The intractable issues of poverty and rural isolation are complex. They involve families, communities and peer relations and, as such, the solutions are beyond the purview of elementary and secondary schools. To be ready to learn and meet new academic standards, some children need much more than a typical school can provide. And governors, state legislatures and state boards of education find the political costs of producing the necessary system changes impossibly high.

At a minimum, addressing the educational problems associated with poverty and isolation requires mobilizing families and communities to act on their own accompanied by a massive redistribution of resources in education, social services, health, mental health and economic development. Stronger accountability for more than test scores is a lever for administrators, but we cannot pretend that somehow schools can overcome the family and community effects of concentrated poverty and rural isolation.


Uneven Support
The orphan in the changing face of education policy is finance. Where are President Clinton (the mega-governor) and the Congress (the mega-legislature) on school finance? Considering that nearly every state shortchanges children in poverty and rural isolation when it comes to educational funding, Congress and the president could provide a huge benefit by focusing on poverty, along with high accountability.

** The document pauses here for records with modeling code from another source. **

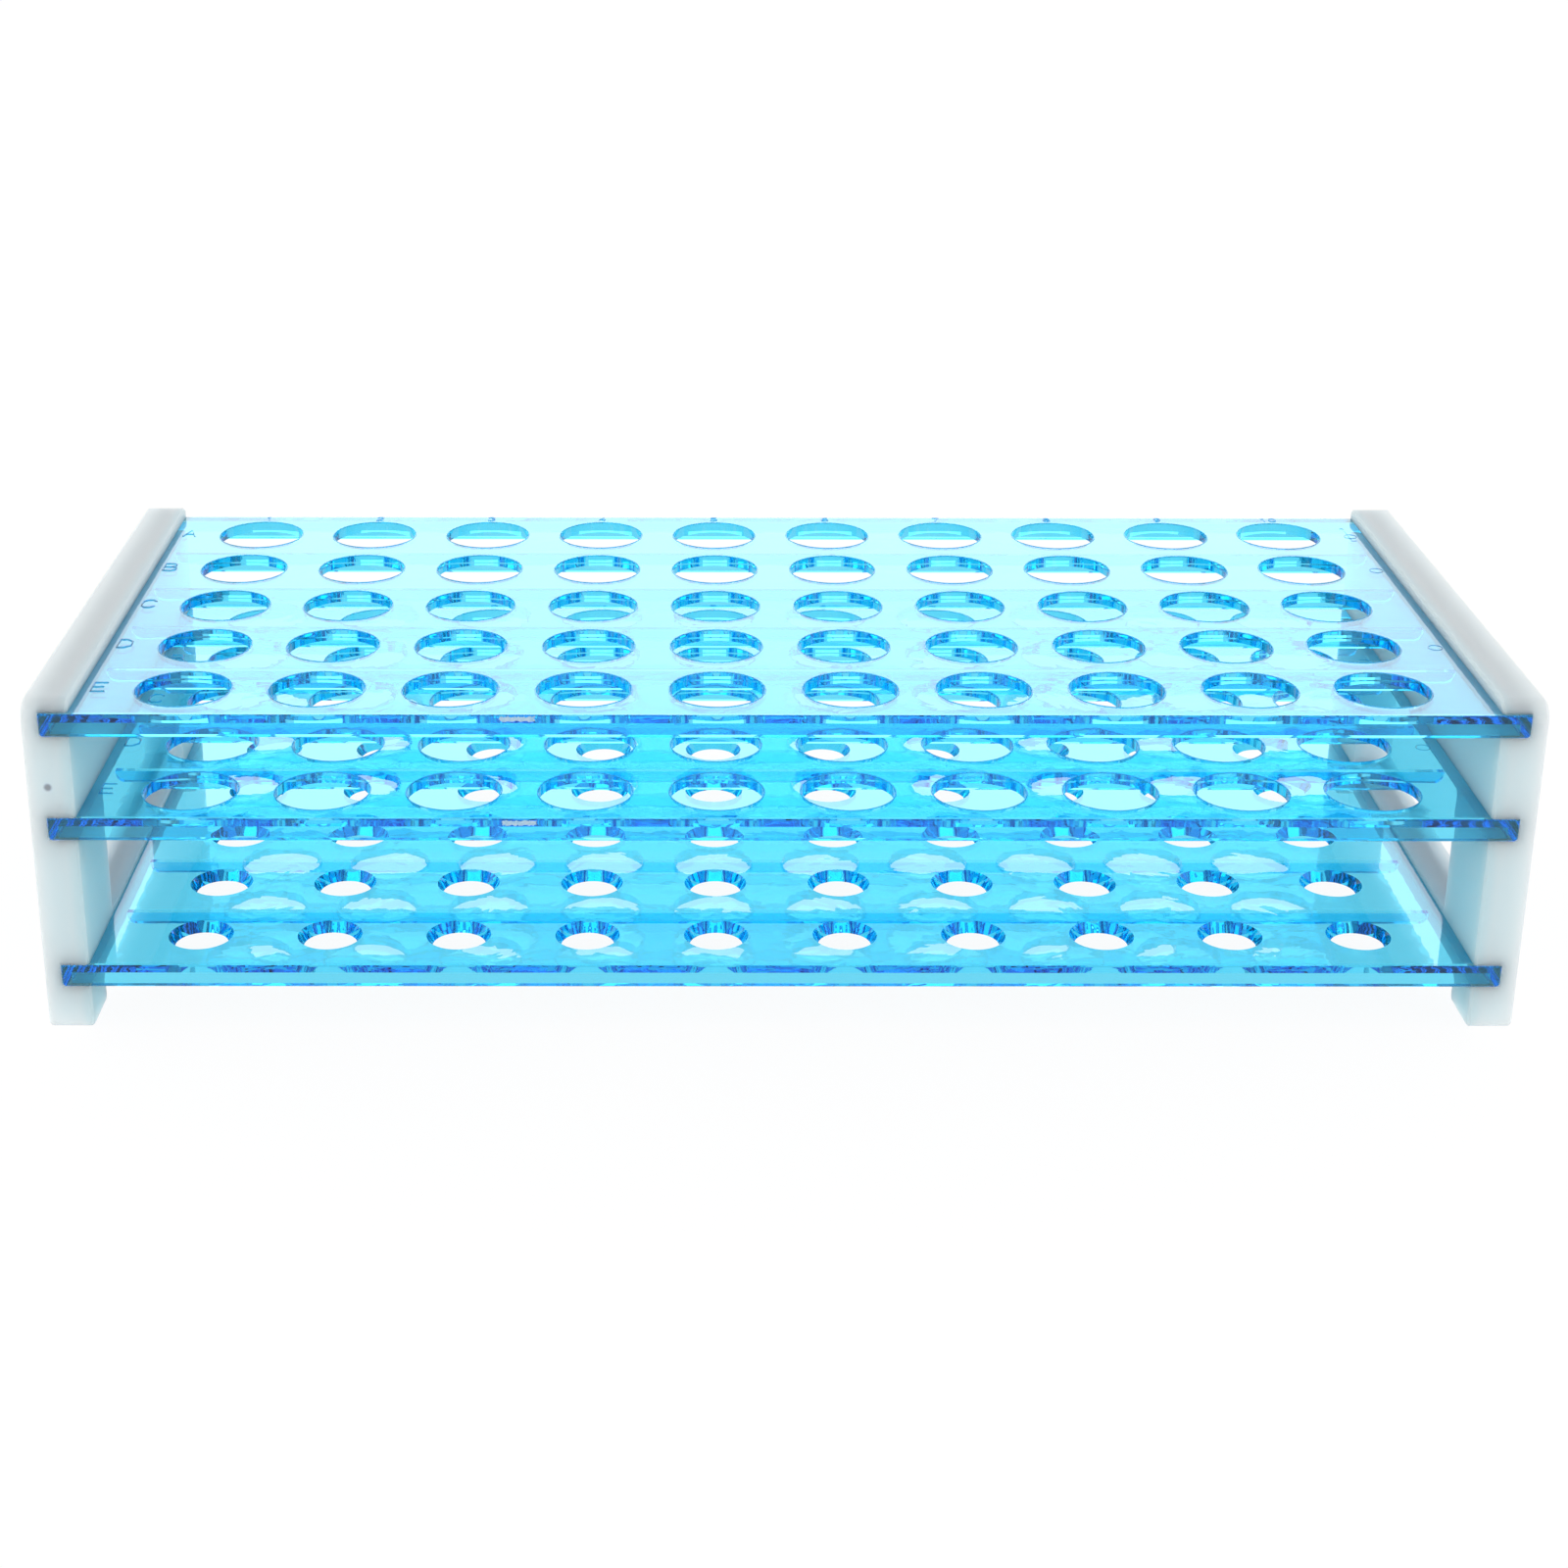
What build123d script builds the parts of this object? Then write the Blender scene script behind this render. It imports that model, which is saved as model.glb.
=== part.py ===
from build123d import *
import os

# Bench rack for test tubes: three clear shelves pushed into grooves in two opal end panels.
# Millimetres. The origin is on the bench under the middle of the rack.
# X runs along the rows of wells, the front faces -Y, and +Z is up.

# Wells
columns = 10
rows = 5
column_pitch = 22.0
row_pitch = 20.6
well_diameter = 15.8
seat_mouth_diameter = 11.0
seat_throat_diameter = 9.1

# From the outer wells' axes to the end panels, and to the front and the back of the shelves
well_end_margin = 16.7
well_side_margin = 11.5

# Shelves: shallow trays that are open below, with a rim all round
shelf_height = 3.9
plate_thickness = 1.9
long_rim_thickness = 2.15
side_rim_thickness = 1.4
shelf_corner_radius = 0.7
shelf_edge_chamfer = 0.2

# Stiffening ribs under each plate, one between each two rows
rib_width = 1.2
rib_end_setback = 2.0
rib_end_radius = 1.6

# Levels of the shelves' top faces above the bench
bottom_shelf_level = 11.7
middle_shelf_level = 38.5
top_shelf_level = 56.8

# End panels
panel_thickness = 7.5
lip_height = 2.0
panel_front_radius = 3.5
panel_back_radius = 0.8
panel_edge_chamfer = 0.4

# Grooves that hold the shelves' sides
groove_depth = 4.8
groove_end_clearance = 0.1
groove_top_clearance = 0.1

# Hand window between the middle and the bottom groove
window_width = 66.4
window_web = 0.7
window_radius = 1.0
window_edge_chamfer = 0.25

# Two feet, left by an arch under each panel
foot_length = 10.5
foot_radius = 1.2
arch_height = 5.0
arch_radius = 2.0

panel_gap = (columns - 1) * column_pitch + 2 * well_end_margin
shelf_depth = (rows - 1) * row_pitch + 2 * well_side_margin
shelf_length = panel_gap + 2 * (groove_depth - groove_end_clearance)
skirt_depth = shelf_height - plate_thickness
panel_height = top_shelf_level + lip_height
shelf_levels = {
    "top_shelf": top_shelf_level,
    "middle_shelf": middle_shelf_level,
    "bottom_shelf": bottom_shelf_level,
}


def rib_outline():
    """A rib seen from the front: its ends curve up to the plate short of the end panels."""
    with BuildSketch(Plane.XZ) as outline:
        with Locations((0, -plate_thickness)):
            Rectangle(
                panel_gap - 2 * rib_end_setback,
                skirt_depth,
                align=(Align.CENTER, Align.MAX),
            )
        fillet(outline.vertices().group_by(Axis.Y)[0], rib_end_radius)
    return outline.sketch


def tray():
    """A shelf before its holes are cut, with its top face at Z = 0."""
    with BuildPart() as shelf:
        Box(
            shelf_length,
            shelf_depth,
            shelf_height,
            align=(Align.CENTER, Align.CENTER, Align.MAX),
        )
        fillet(shelf.faces().sort_by(Axis.Z)[0].edges().filter_by(Axis.Y), shelf_corner_radius)
        for side in (0, -1):
            chamfer(shelf.faces().sort_by(Axis.Y)[side].edges(), shelf_edge_chamfer)
        with Locations((0, 0, -shelf_height)):
            Box(
                shelf_length - 2 * side_rim_thickness,
                shelf_depth - 2 * long_rim_thickness,
                skirt_depth,
                align=(Align.CENTER, Align.CENTER, Align.MIN),
                mode=Mode.SUBTRACT,
            )
        with GridLocations(0, row_pitch, 1, rows - 1):
            add(extrude(rib_outline(), rib_width / 2, both=True, mode=Mode.PRIVATE))
    return shelf.part


def well_shelf():
    """A shelf with straight holes that the tubes pass through."""
    with BuildPart() as shelf:
        add(tray())
        with GridLocations(column_pitch, row_pitch, columns, rows):
            Hole(well_diameter / 2)
    return shelf.part


def seat_shelf():
    """A shelf with tapered holes that centre the round ends of the tubes."""
    with BuildPart() as shelf:
        add(tray())
        with GridLocations(column_pitch, row_pitch, columns, rows):
            Cone(
                seat_throat_diameter / 2,
                seat_mouth_diameter / 2,
                plate_thickness,
                align=(Align.CENTER, Align.CENTER, Align.MAX),
                mode=Mode.SUBTRACT,
            )
    return shelf.part


def panel_outline():
    """An end panel seen from the side, with its front to the left."""
    with BuildSketch() as outline:
        Rectangle(shelf_depth, panel_height, align=(Align.CENTER, Align.MIN))
        Rectangle(
            shelf_depth - 2 * foot_length,
            arch_height,
            align=(Align.CENTER, Align.MIN),
            mode=Mode.SUBTRACT,
        )
        levels = outline.vertices().group_by(Axis.Y)
        fillet(levels[0], foot_radius)
        fillet(outline.vertices().filter_by_position(Axis.Y, arch_height, arch_height), arch_radius)
        fillet(outline.vertices().sort_by_distance((shelf_depth / 2, panel_height))[0], panel_back_radius)
        fillet(outline.vertices().sort_by_distance((-shelf_depth / 2, panel_height))[0], panel_front_radius)
    return outline.sketch


def window_outline():
    """The window spans the height between two grooves, less a thin web beside each."""
    window_low = bottom_shelf_level + groove_top_clearance + window_web
    window_high = middle_shelf_level - shelf_height - window_web
    with BuildSketch() as outline:
        with Locations((0, window_low)):
            RectangleRounded(
                window_width,
                window_high - window_low,
                window_radius,
                align=(Align.CENTER, Align.MIN),
            )
    return outline.sketch


def end_panel():
    """The panel at the +X end, with its grooves open at the front and at the back."""
    inner_face = Plane.YZ.offset(panel_gap / 2)
    with BuildPart() as panel:
        with BuildSketch(inner_face):
            add(panel_outline())
        extrude(amount=panel_thickness)
        for side in (0, -1):
            chamfer(panel.faces().sort_by(Axis.X)[side].edges(), panel_edge_chamfer)
        with BuildSketch(inner_face):
            add(window_outline())
        extrude(amount=panel_thickness, mode=Mode.SUBTRACT)
        for side in (0, -1):
            rim = panel.faces().sort_by(Axis.X)[side].inner_wires()[0]
            chamfer(rim.edges(), window_edge_chamfer)
        for level in shelf_levels.values():
            with Locations((panel_gap / 2, 0, level + groove_top_clearance)):
                Box(
                    groove_depth,
                    shelf_depth,
                    shelf_height + groove_top_clearance,
                    align=(Align.MIN, Align.CENTER, Align.MAX),
                    mode=Mode.SUBTRACT,
                )
    return panel.part


right_panel = end_panel()
pieces = {
    "right_end_panel": right_panel,
    "left_end_panel": mirror(right_panel, about=Plane.YZ),
}
tube_shelf = well_shelf()
for name, level in shelf_levels.items():
    shelf = seat_shelf() if name == "bottom_shelf" else tube_shelf
    pieces[name] = Pos(0, 0, level) * shelf

os.makedirs("parts", exist_ok=True)
for name, piece in pieces.items():
    export_step(piece, f"parts/{name}.step")
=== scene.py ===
"""Looks of a bench rack for test tubes: clear blue shelves between opal end panels, in a white studio."""

import math
import random

import bmesh
import bpy
from mathutils import Matrix, Vector


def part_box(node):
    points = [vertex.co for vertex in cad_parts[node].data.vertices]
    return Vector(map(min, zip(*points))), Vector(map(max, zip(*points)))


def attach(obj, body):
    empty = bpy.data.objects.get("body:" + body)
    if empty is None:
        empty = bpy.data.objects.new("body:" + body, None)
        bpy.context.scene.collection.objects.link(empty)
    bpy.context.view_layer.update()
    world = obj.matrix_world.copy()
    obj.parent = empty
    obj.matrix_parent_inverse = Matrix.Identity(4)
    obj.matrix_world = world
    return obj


MM = 0.001

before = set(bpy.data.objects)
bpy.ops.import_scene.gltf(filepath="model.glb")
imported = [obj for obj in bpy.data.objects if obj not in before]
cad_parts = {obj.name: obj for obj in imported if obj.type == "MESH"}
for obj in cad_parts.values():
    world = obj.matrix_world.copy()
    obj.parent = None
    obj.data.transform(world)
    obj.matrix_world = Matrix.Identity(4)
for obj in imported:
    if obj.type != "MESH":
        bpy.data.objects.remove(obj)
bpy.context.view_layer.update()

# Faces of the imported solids, in metres
shelf_tops = {name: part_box(name)[1].z for name in ("top_shelf", "middle_shelf")}
shelf_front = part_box("top_shelf")[0].y
panel_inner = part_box("right_end_panel")[0].x

# The grid of wells, in millimetres
columns = 10
rows = 5
column_pitch = 22.0
row_pitch = 20.6
well_radius = 7.9

# Moulded labels and marks on the two upper shelves, in millimetres
letter_size = (2.3, 3.9)
letter_column = -112.9
letter_rise = 0.8
letter_stroke = 0.34
number_size = (1.3, 1.9)
number_row = 51.35
number_stroke = 0.26
ejector_radius = 1.2
mark_stroke = 0.16
bead_stroke = 0.22
bead_offset = 0.12

# The mark where each upper shelf was broken off its runner, in millimetres
gate_length = 5.6
gate_height = 0.8
gate_thickness = 0.06
gate_centre = -43.3
gate_drop = 0.68
gate_proud = 0.02
gate_raggedness = (0.14, 0.01, 0.14)

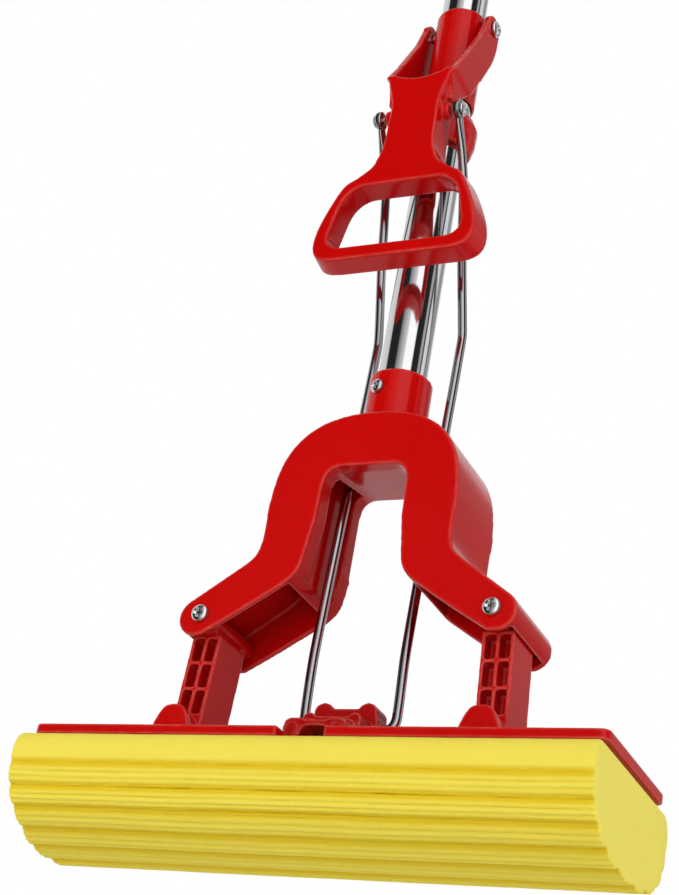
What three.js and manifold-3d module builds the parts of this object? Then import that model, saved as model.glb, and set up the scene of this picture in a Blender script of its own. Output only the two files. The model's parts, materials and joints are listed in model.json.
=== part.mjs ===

For example, they could fully fund Title I and the Individuals with Disabilities Education Act (about $30 billion together). But it isn’t popular to spend on the poor, so instead Congress and the president construct new competitive grant programs for more general purposes that middle-class communities can obtain. Such competition further disequalizes funding.

The principal feature of the current system of organizing and financing schools is unevenness in terms of financial resources and student needs. Although no one in the school business wants it, the complex interaction of public finance, private economy and personal rights ensures that the most needy children do not get the services they need to succeed. In fact only a few school districts receive adequate funding to meet the new standards.

The choices, therefore, are to engage in a huge public and private community action, play Robin Hood or punt. And we see a lot of punting.

The good news is that many policymakers are trying to figure out how to make public schools work for children for whom they have not worked so well in the past. Unfortunately, the president and Congress have lost interest in focusing on the needs of the poorest children and would rather attend to general governance, content and accountability. Watch the reauthorization of the Elementary and Secondary Education Act to see the new mega-governor and mega-legislature at work on matters that won’t address the most intractable problems, but will produce some new funds for a few lucky school districts who employ good grants writers.

My advice is this: Argue for continued targeting of schools with concentrations of poor and isolated students. They have the hardest-to-solve problems and attend seriously underfunded schools. Be involved, do what you can to make your elected representatives see the complexities. Don’t sell simple solutions because there aren’t any for the most complex problems.

Without expert advice from you and your colleagues, the White House and the Congress will make as bad a hash of things as the governors and state legislatures. They will continue to pose solutions that ignore the most intractable problems while helping schools that already are inclined to succeed.